Trotz aller dieser Veränderungen zeigt sich jedoch, dass Städte nach wie vor gut besucht sind und Menschen sich dort gerne aufhalten. Dies vor allem dann, wenn die Städte ein attraktives Angebot bereitstellen und eine hohe Funktionsvielfalt aufweisen. Diese „Attraktivität der Innenstadt“ ist einer der zentralen Aspekte für die Lebendigkeit einer Stadt. Dazu trägt allerdings nicht nur der Handel bei. Wohnen, Gastronomie, Dienstleistungen der unterschiedlichsten Art, kulturelle Angebote, aber auch Benutzbarkeit und die Aufenthaltsqualität der zentralen öffentlichen Räume sind ebenso wichtig. Und so muss es für die Akteure vor Ort darum gehen, Städte insgesamt attraktiver zu machen.

Städte brauchen starke Innenstädte. Auch wenn die Trends immer schneller wechseln: Erforderlich sind auf Seiten der Akteure in Politik und Verwaltung klare Vorstellungen und Ideen, in welche Richtung sich die eigene Stadt entwickeln soll – und wie dies zu realisieren sein könnte, auch um nicht nur wirtschaftliche Interessen zu bedienen, sondern auch die sozialen Funktionen von Stadt zu fördern. Wie so oft ist Kooperation das Gebot der Stunde. Daraus ergeben sich auch neue Anforderungen an die Akteure des Einzelhandels und der Immobilienwirtschaft, aber auch weitere mögliche Partner, die das Interesse an einer funktionierenden Stadt verbindet. Sie müssen sich in stärkerem Maße als aktive Mitwirkende in die Partnerschaft mit Stadt und Quartier einbringen.
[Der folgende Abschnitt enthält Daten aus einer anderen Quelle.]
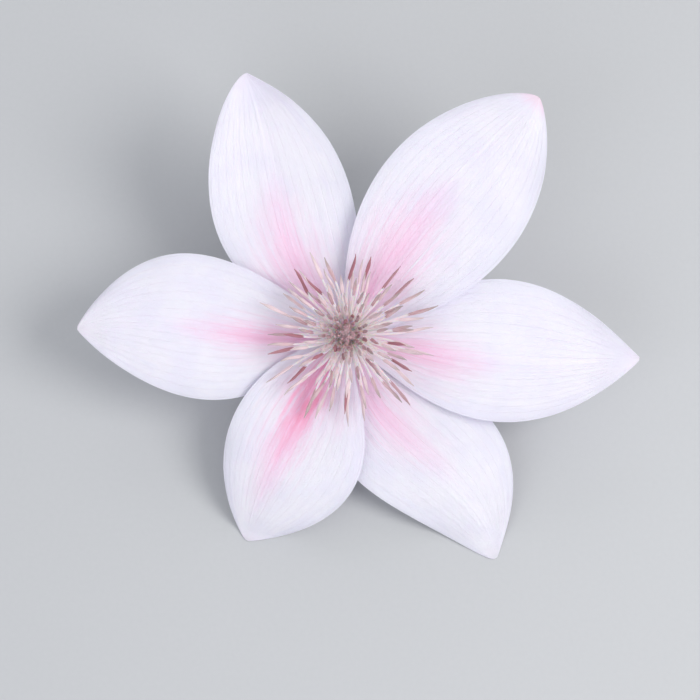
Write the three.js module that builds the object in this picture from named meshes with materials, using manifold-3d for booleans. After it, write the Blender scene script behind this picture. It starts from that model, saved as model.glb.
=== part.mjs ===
// A picked clematis flower lying face up on a flat surface.
// Six broad sepals stand round a green receptacle, over each other at their margins, with a boss of
// stamens and a tuft of styles in the middle. The short stalk bends back under the flower and lies
// on the surface. The flower leans on the tips of its two lowest sepals and on the stalk.
//
// Millimetres, +Z up, the surface at z = 0. The origin is on it, at the middle of the flower's box.
// The bloom is shaped in a frame of its own: z out of its face, x right and y up as seen face on.

import * as THREE from "three";
import { mergeVertices } from "three/addons/utils/BufferGeometryUtils.js";
import Module from "manifold-3d";

const wasm = await Module();
wasm.setup();

// Where the bloom lies: the middle of its ring of sepals, and how far its face leans from straight up
const bloomCentre = new THREE.Vector3(-2.46, -4.18, 16);
const bloomLean = THREE.MathUtils.degToRad(18);

// Receptacle: a short green drum that carries the sepals on its side
const receptacleRadius = 3.3;
const receptacleTop = 1.9;
const receptacleFoot = -2.2;
const seatGap = 0.3;

// Sepals
const sepalThickness = 0.8;
const sepalBaseRadius = receptacleRadius + seatGap;
const sepalBaseHalfWidth = 2.4;
const sepalTipHalfWidth = 0.35;
const sepalBroad = 16; // where a sepal is narrower than this, it flattens towards its tip
const sepalFold = { rise: 0.7, round: 0.16 }; // the shallow fold down its midline
const sepalSteps = { along: 20, across: 10, crowd: 1.35 }; // crowd: above 1, rows crowd to the tip
const bowScale = 27 / 4; // makes a bow's value the greatest distance that the midline bows
const freeFrom = 0.36; // the share of its length where a sepal comes free of its neighbours
const freeTo = 0.72;
const liftFrom = 0.3; // the share of its length where a sepal's own lift begins
const liftPower = 1.7; // above 1, the lift grows towards the tip
const waveTurn = { along: 9, across: 1.3 }; // how far the waves run, in radians, along and across
const bowl = { rise: 5, radius: 20 }; // the shallow bowl that all six share
const layerGap = 1.15; // from one layer of sepals to the next, at the middle
const layerSpread = 0.02; // how much further apart they lie for each millimetre outwards
const layerReach = 36;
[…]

Es gibt dabei keine Patentrezepte für den richtigen Weg. Erforderlich sind stadtspezifische Strategien, die die jeweiligen örtlichen Rahmenbedingungen in den Blick nehmen und im Sinne einer lebenswerten und Gemeinwohl orientierten Stadt gestalten. Das Thema Einzelhandel – analog und digital – muss dabei seiner zentralen Bedeutung entsprechend gewürdigt werden.